- **What you will do**
Write out every record in full, exactly as written, please.

-- start Extracted material --

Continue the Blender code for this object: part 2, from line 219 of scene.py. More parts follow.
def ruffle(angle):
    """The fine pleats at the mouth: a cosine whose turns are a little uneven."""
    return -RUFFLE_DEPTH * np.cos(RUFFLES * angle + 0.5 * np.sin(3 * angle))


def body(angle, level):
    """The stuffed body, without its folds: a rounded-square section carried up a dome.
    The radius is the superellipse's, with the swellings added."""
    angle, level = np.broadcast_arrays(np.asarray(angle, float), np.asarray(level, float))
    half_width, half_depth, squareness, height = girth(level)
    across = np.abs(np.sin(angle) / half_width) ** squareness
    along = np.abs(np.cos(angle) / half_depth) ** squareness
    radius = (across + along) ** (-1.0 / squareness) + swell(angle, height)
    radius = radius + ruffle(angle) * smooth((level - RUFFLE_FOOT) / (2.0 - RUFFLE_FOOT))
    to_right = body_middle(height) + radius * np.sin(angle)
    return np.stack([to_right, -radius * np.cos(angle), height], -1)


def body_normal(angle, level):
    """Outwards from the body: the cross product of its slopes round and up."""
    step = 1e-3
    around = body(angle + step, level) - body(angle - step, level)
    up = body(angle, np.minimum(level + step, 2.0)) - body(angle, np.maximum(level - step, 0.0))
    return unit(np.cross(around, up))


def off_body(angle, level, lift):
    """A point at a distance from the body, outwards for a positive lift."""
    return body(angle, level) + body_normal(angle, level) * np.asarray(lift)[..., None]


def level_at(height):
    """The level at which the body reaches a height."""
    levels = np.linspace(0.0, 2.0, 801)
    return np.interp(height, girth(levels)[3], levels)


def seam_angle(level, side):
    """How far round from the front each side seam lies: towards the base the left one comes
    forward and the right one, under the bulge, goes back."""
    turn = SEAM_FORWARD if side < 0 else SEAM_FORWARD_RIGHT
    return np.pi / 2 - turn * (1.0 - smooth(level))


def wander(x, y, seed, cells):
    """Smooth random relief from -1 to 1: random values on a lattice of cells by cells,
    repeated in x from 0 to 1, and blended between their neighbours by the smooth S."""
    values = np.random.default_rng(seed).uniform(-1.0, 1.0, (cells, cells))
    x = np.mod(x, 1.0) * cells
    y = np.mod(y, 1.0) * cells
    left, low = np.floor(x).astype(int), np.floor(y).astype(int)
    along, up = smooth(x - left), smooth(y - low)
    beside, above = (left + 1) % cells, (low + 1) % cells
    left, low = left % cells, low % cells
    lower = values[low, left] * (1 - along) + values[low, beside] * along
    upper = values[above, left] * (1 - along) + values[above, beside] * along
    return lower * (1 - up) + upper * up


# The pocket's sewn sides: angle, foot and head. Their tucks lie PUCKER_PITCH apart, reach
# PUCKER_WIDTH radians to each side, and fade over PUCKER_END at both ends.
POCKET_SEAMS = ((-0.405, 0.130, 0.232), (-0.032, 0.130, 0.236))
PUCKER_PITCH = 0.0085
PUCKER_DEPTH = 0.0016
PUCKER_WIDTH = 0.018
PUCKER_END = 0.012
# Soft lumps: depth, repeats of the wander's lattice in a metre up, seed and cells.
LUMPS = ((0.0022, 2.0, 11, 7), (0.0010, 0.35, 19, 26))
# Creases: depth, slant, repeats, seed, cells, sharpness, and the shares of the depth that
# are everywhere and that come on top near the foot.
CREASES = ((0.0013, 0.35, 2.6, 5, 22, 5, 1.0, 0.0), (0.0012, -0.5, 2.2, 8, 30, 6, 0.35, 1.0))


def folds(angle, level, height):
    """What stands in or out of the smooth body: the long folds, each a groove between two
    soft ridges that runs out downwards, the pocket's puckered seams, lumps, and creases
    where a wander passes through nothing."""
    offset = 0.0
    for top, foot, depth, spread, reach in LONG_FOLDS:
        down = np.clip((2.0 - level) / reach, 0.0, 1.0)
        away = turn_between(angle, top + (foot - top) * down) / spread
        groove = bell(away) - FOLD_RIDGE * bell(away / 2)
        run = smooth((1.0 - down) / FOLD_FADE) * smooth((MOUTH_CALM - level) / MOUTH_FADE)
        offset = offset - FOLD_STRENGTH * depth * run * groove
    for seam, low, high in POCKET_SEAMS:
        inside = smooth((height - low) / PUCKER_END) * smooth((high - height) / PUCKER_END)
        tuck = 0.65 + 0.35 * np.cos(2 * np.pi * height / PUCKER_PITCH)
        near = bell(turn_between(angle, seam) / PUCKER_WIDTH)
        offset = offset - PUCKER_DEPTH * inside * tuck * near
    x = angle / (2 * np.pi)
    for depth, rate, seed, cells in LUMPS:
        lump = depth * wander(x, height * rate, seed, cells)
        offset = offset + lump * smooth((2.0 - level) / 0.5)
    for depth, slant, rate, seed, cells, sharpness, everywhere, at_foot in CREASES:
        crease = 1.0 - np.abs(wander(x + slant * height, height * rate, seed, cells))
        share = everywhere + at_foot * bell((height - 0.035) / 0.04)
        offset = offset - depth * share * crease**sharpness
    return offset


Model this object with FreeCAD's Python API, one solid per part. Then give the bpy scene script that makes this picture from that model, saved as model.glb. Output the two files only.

-- end Extracted material --

- **Result**
Continue the Blender code for this object: part 2, from line 219 of scene.py. More parts follow.
def ruffle(angle):
    """The fine pleats at the mouth: a cosine whose turns are a little uneven."""
    return -RUFFLE_DEPTH * np.cos(RUFFLES * angle + 0.5 * np.sin(3 * angle))


def body(angle, level):
    """The stuffed body, without its folds: a rounded-square section carried up a dome.
    The radius is the superellipse's, with the swellings added."""
    angle, level = np.broadcast_arrays(np.asarray(angle, float), np.asarray(level, float))
    half_width, half_depth, squareness, height = girth(level)
    across = np.abs(np.sin(angle) / half_width) ** squareness
    along = np.abs(np.cos(angle) / half_depth) ** squareness
    radius = (across + along) ** (-1.0 / squareness) + swell(angle, height)
    radius = radius + ruffle(angle) * smooth((level - RUFFLE_FOOT) / (2.0 - RUFFLE_FOOT))
    to_right = body_middle(height) + radius * np.sin(angle)
    return np.stack([to_right, -radius * np.cos(angle), height], -1)


def body_normal(angle, level):
    """Outwards from the body: the cross product of its slopes round and up."""
    step = 1e-3
    around = body(angle + step, level) - body(angle - step, level)
    up = body(angle, np.minimum(level + step, 2.0)) - body(angle, np.maximum(level - step, 0.0))
    return unit(np.cross(around, up))


def off_body(angle, level, lift):
    """A point at a distance from the body, outwards for a positive lift."""
    return body(angle, level) + body_normal(angle, level) * np.asarray(lift)[..., None]


def level_at(height):
    """The level at which the body reaches a height."""
    levels = np.linspace(0.0, 2.0, 801)
    return np.interp(height, girth(levels)[3], levels)


def seam_angle(level, side):
    """How far round from the front each side seam lies: towards the base the left one comes
    forward and the right one, under the bulge, goes back."""
    turn = SEAM_FORWARD if side < 0 else SEAM_FORWARD_RIGHT
    return np.pi / 2 - turn * (1.0 - smooth(level))


def wander(x, y, seed, cells):
    """Smooth random relief from -1 to 1: random values on a lattice of cells by cells,
    repeated in x from 0 to 1, and blended between their neighbours by the smooth S."""
    values = np.random.default_rng(seed).uniform(-1.0, 1.0, (cells, cells))
    x = np.mod(x, 1.0) * cells
    y = np.mod(y, 1.0) * cells
    left, low = np.floor(x).astype(int), np.floor(y).astype(int)
    along, up = smooth(x - left), smooth(y - low)
    beside, above = (left + 1) % cells, (low + 1) % cells
    left, low = left % cells, low % cells
    lower = values[low, left] * (1 - along) + values[low, beside] * along
    upper = values[above, left] * (1 - along) + values[above, beside] * along
    return lower * (1 - up) + upper * up


# The pocket's sewn sides: angle, foot and head. Their tucks lie PUCKER_PITCH apart, reach
# PUCKER_WIDTH radians to each side, and fade over PUCKER_END at both ends.
POCKET_SEAMS = ((-0.405, 0.130, 0.232), (-0.032, 0.130, 0.236))
PUCKER_PITCH = 0.0085
PUCKER_DEPTH = 0.0016
PUCKER_WIDTH = 0.018
PUCKER_END = 0.012
# Soft lumps: depth, repeats of the wander's lattice in a metre up, seed and cells.
LUMPS = ((0.0022, 2.0, 11, 7), (0.0010, 0.35, 19, 26))
# Creases: depth, slant, repeats, seed, cells, sharpness, and the shares of the depth that
# are everywhere and that come on top near the foot.
CREASES = ((0.0013, 0.35, 2.6, 5, 22, 5, 1.0, 0.0), (0.0012, -0.5, 2.2, 8, 30, 6, 0.35, 1.0))


def folds(angle, level, height):
    """What stands in or out of the smooth body: the long folds, each a groove between two
    soft ridges that runs out downwards, the pocket's puckered seams, lumps, and creases
    where a wander passes through nothing."""
    offset = 0.0
    for top, foot, depth, spread, reach in LONG_FOLDS:
        down = np.clip((2.0 - level) / reach, 0.0, 1.0)
        away = turn_between(angle, top + (foot - top) * down) / spread
        groove = bell(away) - FOLD_RIDGE * bell(away / 2)
        run = smooth((1.0 - down) / FOLD_FADE) * smooth((MOUTH_CALM - level) / MOUTH_FADE)
        offset = offset - FOLD_STRENGTH * depth * run * groove
    for seam, low, high in POCKET_SEAMS:
        inside = smooth((height - low) / PUCKER_END) * smooth((high - height) / PUCKER_END)
        tuck = 0.65 + 0.35 * np.cos(2 * np.pi * height / PUCKER_PITCH)
        near = bell(turn_between(angle, seam) / PUCKER_WIDTH)
        offset = offset - PUCKER_DEPTH * inside * tuck * near
    x = angle / (2 * np.pi)
    for depth, rate, seed, cells in LUMPS:
        lump = depth * wander(x, height * rate, seed, cells)
        offset = offset + lump * smooth((2.0 - level) / 0.5)
    for depth, slant, rate, seed, cells, sharpness, everywhere, at_foot in CREASES:
        crease = 1.0 - np.abs(wander(x + slant * height, height * rate, seed, cells))
        share = everywhere + at_foot * bell((height - 0.035) / 0.04)
        offset = offset - depth * share * crease**sharpness
    return offset


Model this object with FreeCAD's Python API, one solid per part. Then give the bpy scene script that makes this picture from that model, saved as model.glb. Output the two files only.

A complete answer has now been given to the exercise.